COVID-19 reduces new-vehicle sales in Africa, says auto manufacturers
The COVID-19 pandemic has wreaked havoc on new-vehicle sales in Africa, which are expected to drop from 1.16-million units in 2019, to a current forecast of 830 000 units this year, the African Association of Automotive Manufacturers (AAAM) has said.
According to AAAM, this is a 28 per cent reduction, which is quite significant.
However, it said the market will recover and believes that new-vehicle sales on the continent can increase to five million units per annum in the medium term.
Chief Executive Officer, AAAM, Dave Coffey, said the manufacturers are actively promoting the rollout of vehicle manufacturing value-chains in Africa, which requires intervention from governments to curb illegal, grey, and second-hand imports, as well as the drafting of policies to support local vehicle and parts assembly.

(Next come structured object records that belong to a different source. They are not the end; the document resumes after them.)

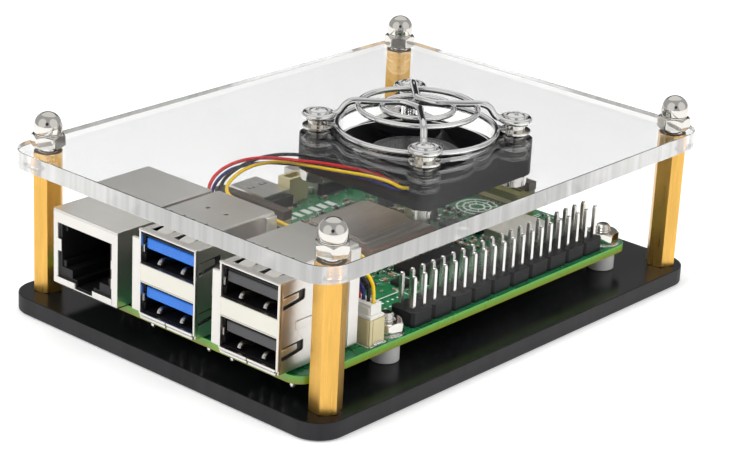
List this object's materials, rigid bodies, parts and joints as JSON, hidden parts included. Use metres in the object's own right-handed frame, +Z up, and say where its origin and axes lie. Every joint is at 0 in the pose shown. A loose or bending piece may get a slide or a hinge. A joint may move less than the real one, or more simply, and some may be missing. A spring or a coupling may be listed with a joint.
{
  "type": "single board computer",
  "caption": "Single board computer on a black base under a clear top plate, with pillar posts, a guarded cooling fan and its lead, network, data and display sockets and a pin header.",
  "frame": {"origin": "centre of the base plate's underside, which is the centre of the object's box at its lowest level", "axes": "+Z up; +X from the network and data sockets towards the far short edge; +Y from the pin header towards the display sockets"},
  "size_m": [0.0982, 0.072, 0.0344],
  "materials": {
    "black_acrylic": "polished black sheet with sawn edges",
    "clear_acrylic": "polished clear sheet",
    "brass": "brushed along its length",
    "nickel": "bright nickel plate",
    "chrome": "mirror chrome plate",
    "socket_steel": "satin plated sheet",
    "nylon": "light grey moulding",
    "green_board": "green solder mask over glass laminate",
    "black_plastic": "fine moulded grain",
    "blue_plastic": "smooth moulding",
    "grey_plastic": "smooth moulding",
    "lid_metal": "satin plated lid on a brown laminate",
    "cream_plastic": "smooth moulding",
    "white_plastic": "smooth moulding",
    "brown_plastic": "fine moulded grain",
    "fan_plastic": "fine moulded grain",
    "yellow_wire": "smooth insulation",
    "black_wire": "smooth insulation",
    "blue_wire": "smooth insulation",
    "red_wire": "smooth insulation",
    "silkscreen": "thin white ink",
    "gold_contact": "thin gold plate",
    "chip_black": "fine moulded epoxy",
    "lamp_green": "clear tinted lens",
    "lamp_yellow": "clear tinted lens"
  },
  "bodies": {
    "case": {"base_plate": "black_acrylic", "top_plate": "clear_acrylic", "standoff_1": "brass", "acorn_nut_1": "nickel", "board_spacer_1": "nylon", "board_screw_1": "nickel", "board_nut_1": "nickel", "fan_screw_1": "chrome", "fan_nut_1": "nickel", "standoff_2": "brass", "acorn_nut_2": "nickel", "board_spacer_2": "nylon", "board_screw_2": "nickel", "board_nut_2": "nickel", "fan_screw_2": "chrome", "fan_nut_2": "nickel", "standoff_3": "brass", "acorn_nut_3": "nickel", "board_spacer_3": "nylon", "board_screw_3": "nickel", "board_nut_3": "nickel", "fan_screw_3": "chrome", "fan_nut_3": "nickel", "standoff_4": "brass", "acorn_nut_4": "nickel", "board_spacer_4": "nylon", "board_screw_4": "nickel", "board_nut_4": "nickel", "fan_screw_4": "chrome", "fan_nut_4": "nickel", "main_board": "green_board", "ethernet_shell": "socket_steel", "ethernet_insert": "black_plastic", "usb_shell_1": "socket_steel", "usb_insert_1": "blue_plastic", "usb_shell_2": "socket_steel", "usb_insert_2": "grey_plastic", "pin_header": "black_plastic", "processor": "lid_metal", "video_port_1": "socket_steel", "video_port_2": "socket_steel", "power_port": "socket_steel", "debug_connector": "cream_plastic", "camera_connector_1": "cream_plastic", "camera_connector_2": "cream_plastic", "expansion_connector": "cream_plastic", "power_switch": "socket_steel", "fan_connector": "cream_plastic", "fan_plug": "white_plastic", "fan_frame": "fan_plastic", "finger_guard": "chrome", "fan_wire_yellow": "yellow_wire", "fan_wire_black": "black_wire", "fan_wire_blue": "blue_wire", "fan_wire_red": "red_wire"},
    "fan_rotor": {"fan_rotor": "fan_plastic"},
    "power_button": {"power_button": "white_plastic"},
    "camera_latch_1": {"camera_latch_1": "brown_plastic"},
    "camera_latch_2": {"camera_latch_2": "brown_plastic"},
    "expansion_latch": {"expansion_latch": "brown_plastic"}
  },
  "joints": [
    {"name": "fan_spin", "type": "hinge", "parent": "case", "child": "fan_rotor", "pos_m": [0.0096, -0.0029, 0.0223], "axis": [0, 0, 1], "continuous": true},
    {"name": "power_button_press", "type": "slide", "parent": "case", "child": "power_button", "axis": [-1, 0, 0], "range_m": [0, 0.0003], "stiffness_N_per_m": 1500, "springref_m": -0.0002},
    {"name": "camera_latch_1_lift", "type": "slide", "parent": "case", "child": "camera_latch_1", "axis": [0, 0, 1], "range_m": [0, 0.001]},
    {"name": "camera_latch_2_lift", "type": "slide", "parent": "case", "child": "camera_latch_2", "axis": [0, 0, 1], "range_m": [0, 0.001]},
    {"name": "expansion_latch_lift", "type": "slide", "parent": "case", "child": "expansion_latch", "axis": [0, 0, 1], "range_m": [0, 0.001]}
  ]
}
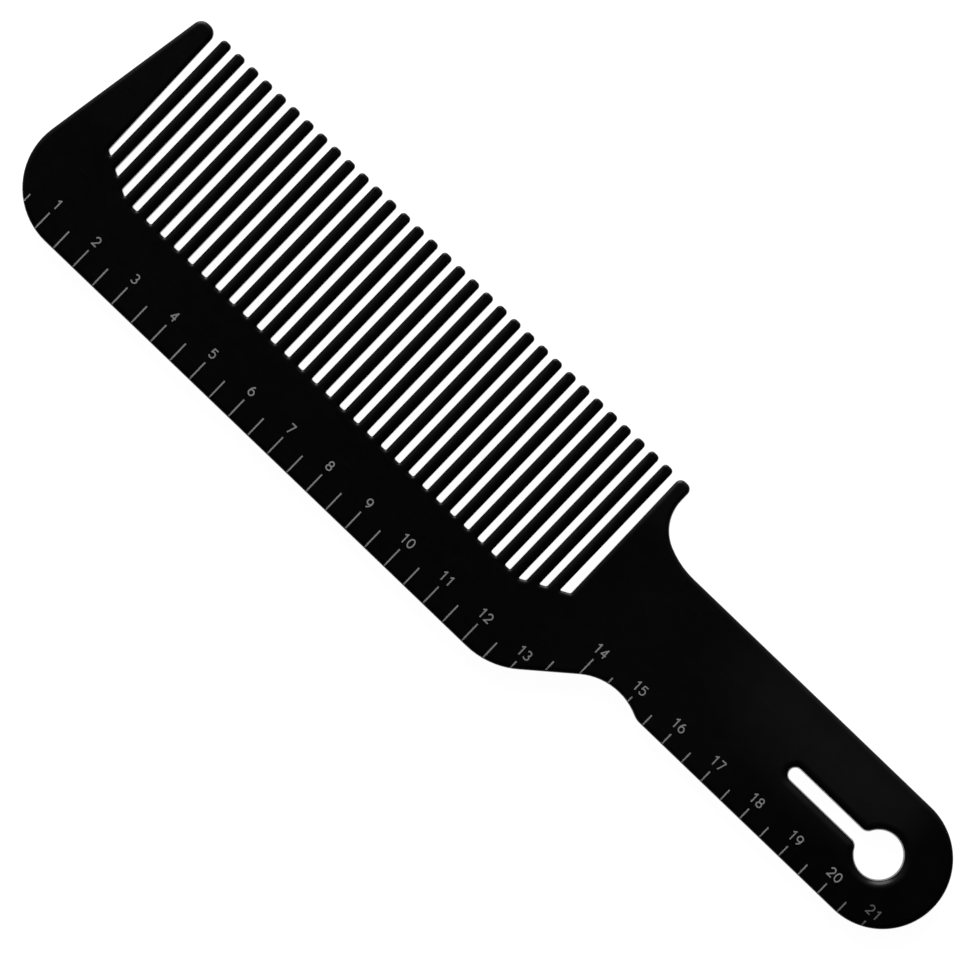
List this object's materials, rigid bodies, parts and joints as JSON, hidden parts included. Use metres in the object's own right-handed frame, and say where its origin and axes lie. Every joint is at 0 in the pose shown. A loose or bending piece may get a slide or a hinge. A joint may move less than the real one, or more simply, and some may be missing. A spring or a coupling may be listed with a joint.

Coffey says second-hand and grey vehicle imports constitute more than 80 per cent of vehicle sales in Africa.
“With an effective auto ecosystem, this can be reduced to an acceptable ratio that enables integrated auto manufacturing, whilst ensuring the safety of the consumer without major disruption to the existing used-car market.
“Ultimately, all second-hand vehicles should come from vehicles that were assembled on the continent, or that were imported as new vehicles, as part of an automotive programme.”
Coffey, who spoke at an AAAM and Deloitte Africa Automotive Forum, recently, said the automotive industry plays a “disproportionately small role” in manufacturing Africa.
“In 2019, new-vehicles sales in Africa represented 1.3 per cent of global demand, while Africa has 17.2 per cent of the world’s population.”
The economic benefits of having a full-fledged integrated auto manufacturing sector are considerable adds Coffey.
“It requires advanced manufacturing technologies, while it also creates a deep value chain and skilled employment.
“The significant growth to five-million vehicles sold in Africa requires the implementation of effective automotive policy – the core focus of the AAAM.
“The opportunities for growth exist if one considers the young population, rapid urbanisation, and extremely low rate of motorisation in Africa; the potential is huge.”